──────── Available data
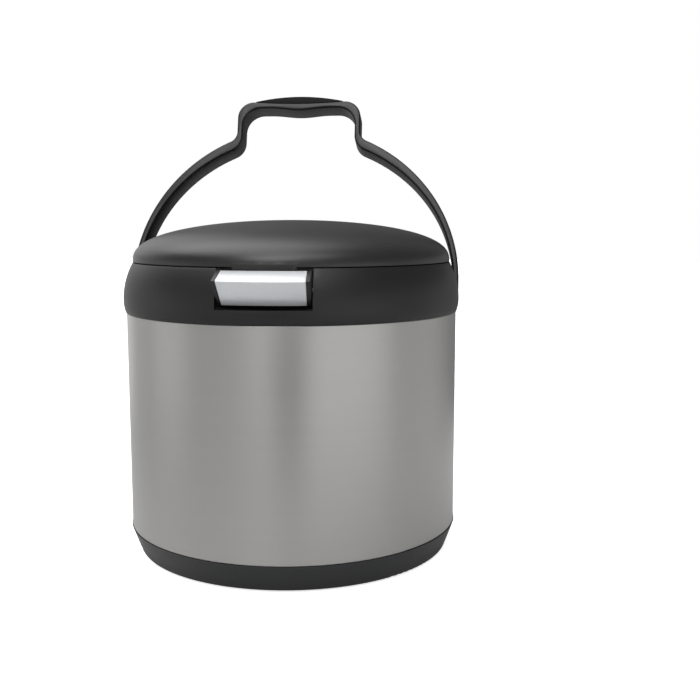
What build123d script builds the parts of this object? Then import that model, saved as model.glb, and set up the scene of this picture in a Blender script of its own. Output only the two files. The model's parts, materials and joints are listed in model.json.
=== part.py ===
# Vacuum-insulated thermal cooker: a steel vacuum vessel between a base cover and a collar,
# with a hinged domed lid, a push latch, a swinging bail handle and a lidded inner pot.
# Millimetres. +Z is up, the latch faces -Y, the hinge is at +Y.
# The origin is on the vessel's axis, on the underside of the base pad.

from build123d import *
from math import cos, radians, sin, sqrt
import os

os.makedirs("parts", exist_ok=True)

# Driving sizes
shell_radius = 130.0
band_bottom = 21.5
band_height = 167.9
collar_height = 38.0
lid_rise = 31.7
pot_side_gap = 5.5

# Gaps
face_gap = 0.3
fit_gap = 0.15
pin_gap = 0.06
overrun = 40.0

# The turned surfaces' seams are kept clear of the fittings
seam_turn = 45.0
half_turn = 180.0

# Heights shared by the vessel, collar and lid
collar_land_drop = 3.0
mouth_ring_thickness = 3.4
band_top = band_bottom + band_height
collar_foot = band_top
collar_top = collar_foot + collar_height
cover_seat = collar_top - collar_land_drop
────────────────
Exercise aim:
Write the complete data out, exactly as above.

Answer to this task:
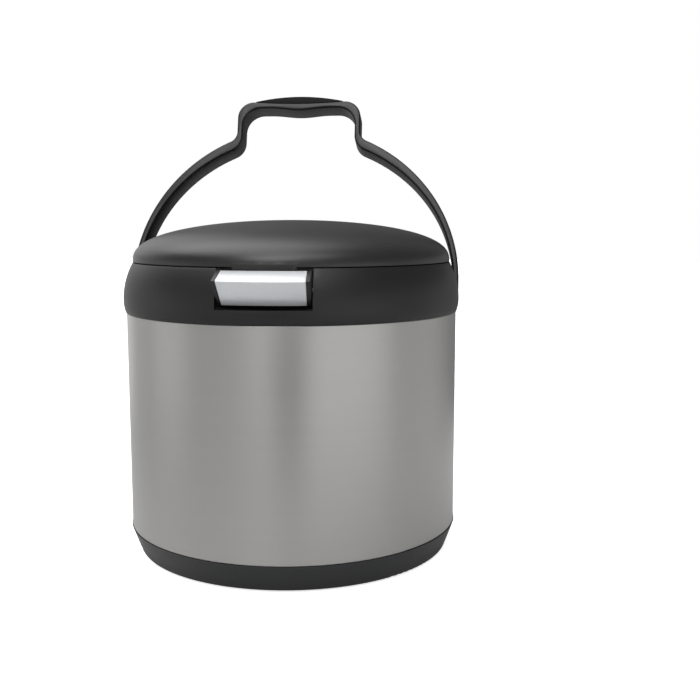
What build123d script builds the parts of this object? Then import that model, saved as model.glb, and set up the scene of this picture in a Blender script of its own. Output only the two files. The model's parts, materials and joints are listed in model.json.
=== part.py ===
# Vacuum-insulated thermal cooker: a steel vacuum vessel between a base cover and a collar,
# with a hinged domed lid, a push latch, a swinging bail handle and a lidded inner pot.
# Millimetres. +Z is up, the latch faces -Y, the hinge is at +Y.
# The origin is on the vessel's axis, on the underside of the base pad.

from build123d import *
from math import cos, radians, sin, sqrt
import os

os.makedirs("parts", exist_ok=True)

# Driving sizes
shell_radius = 130.0
band_bottom = 21.5
band_height = 167.9
collar_height = 38.0
lid_rise = 31.7
pot_side_gap = 5.5

# Gaps
face_gap = 0.3
fit_gap = 0.15
pin_gap = 0.06
overrun = 40.0

# The turned surfaces' seams are kept clear of the fittings
seam_turn = 45.0
half_turn = 180.0

# Heights shared by the vessel, collar and lid
collar_land_drop = 3.0
mouth_ring_thickness = 3.4
band_top = band_bottom + band_height
collar_foot = band_top
collar_top = collar_foot + collar_height
cover_seat = collar_top - collar_land_drop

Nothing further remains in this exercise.